The Island of California

Francisco de Ulloa was the first explorer to sail along both coasts of the California peninsula between 1539 and 1540. By navigating and fully surveying the upper reaches of the Gulf of California—known today as the Sea of Cortés—Ulloa correctly determined that California was not an island but a peninsula, contrary to the mistaken belief that had persisted since the initial discoveries by Fortún Jiménez and Hernán Cortés.

Possibly due to the secrecy with which the Spanish Crown guarded its cartography, the idea of California as a vast island spread through erroneous French and English maps drawn by sailors who had never visited the region. This led even the Jesuit Eusebio Francisco Kino, in 1680, to believe that he had discovered the true geographic nature of Baja California. Father Kino, himself a geographer and cartographer, later corrected his own map—where he had labeled California as an island—by attaching it to the continental mainland under the name Californias or Carolinas. From that point on, the region came to be known as the Californias, distinguishing Old or Lower California in the south from New or Upper California in the north.

The First Expedition

During his stay in Spain in 1529, Cortés negotiated a capitulación granting him rights over future discoveries in the Mar del Sur, as the Pacific Ocean was then called. Upon returning to New Spain (Mexico), on June 30, 1532, he sent his cousin Diego Hurtado de Mendoza to explore the islands and coastlines of the South Sea beyond the jurisdiction of the Audiencia of Nueva Galicia, then governed by Nuño de Guzmán, a bitter enemy of Cortés.

The expedition departed in two ships from Cortés’s shipyards in the Isthmus of Tehuantepec (present-day Oaxaca). After stopping at Manzanillo (Colima), the vessels sailed along the coasts of what are now the states of Jalisco and Nayarit—then part of Nueva Galicia—until they discovered the Islas Marías. Upon returning to the mainland at Matanchén Bay (Nayarit), Nuño de Guzmán denied them permission to replenish their water supplies.

Battered by storms, the expedition attempted to return and eventually reached the coast of present-day Jalisco, where it fell into the hands of Nuño de Guzmán. The other ship, carrying Diego Hurtado, sailed northward and was never heard from again. Years later, the author of the Second Anonymous Account of the Journey of Nuño de Guzmán to Nueva Galicia recorded reports suggesting that the ship wrecked along the northern coast of present-day Sinaloa, killing Hurtado and the entire crew.

The Second Expedition

The ship Concepción, commanded by Captain Diego de Becerra, was one of two vessels sent by Hernán Cortés in 1533 on a second exploratory voyage to the South Sea, shortly after the conquest of Mexico-Tenochtitlan. The other vessel was the San Lázaro, commanded by Captain Hernando de Grijalva.
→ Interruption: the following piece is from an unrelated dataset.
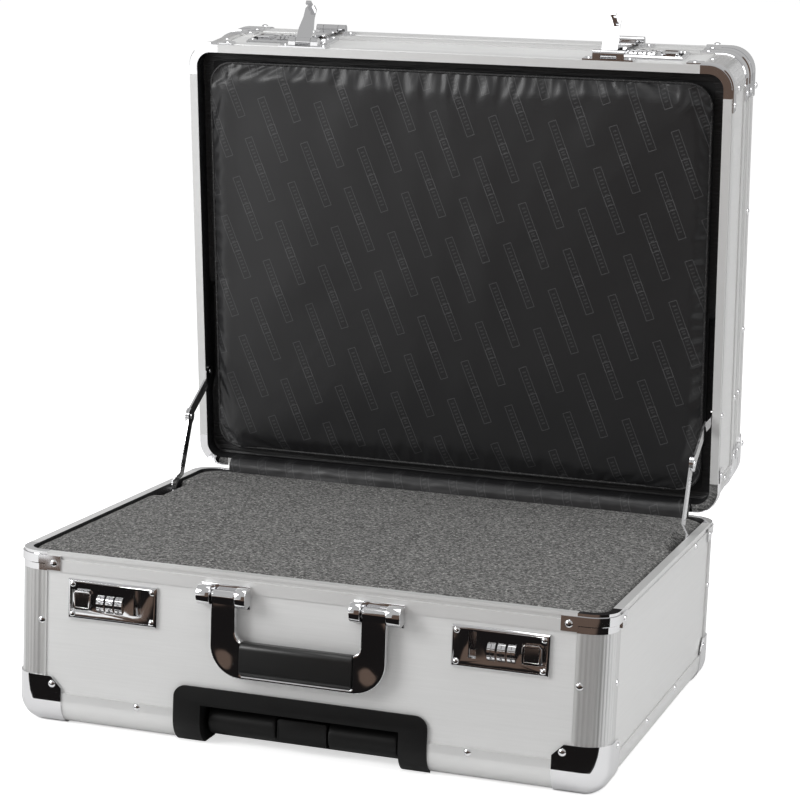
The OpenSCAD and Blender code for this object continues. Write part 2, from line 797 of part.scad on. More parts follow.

The expedition departed from what is now the port of Manzanillo (Colima) on October 30, 1533. By December 20, the ships had separated. The San Lázaro, having sailed ahead, waited in vain for the Concepción for three days. Receiving no news, it continued exploring the Pacific and discovered the Revillagigedo Archipelago.

Aboard the Concepción, events took a dramatic turn. The navigator and second-in-command, Fortún Jiménez, mutinied and murdered Captain Diego de Becerra while he slept. Jiménez then attacked crew members loyal to the captain and abandoned the wounded, along with the accompanying Franciscan friars, on the coast of Michoacán.

Jiménez sailed northwest along the coast, eventually turning westward and arriving at a calm bay. He believed he had reached an island, never realizing that he had landed on what would later be known as the Baja California Peninsula. The natives he encountered spoke an unfamiliar language, wore minimal clothing, and were markedly different from the culturally advanced peoples of the Mexican highlands.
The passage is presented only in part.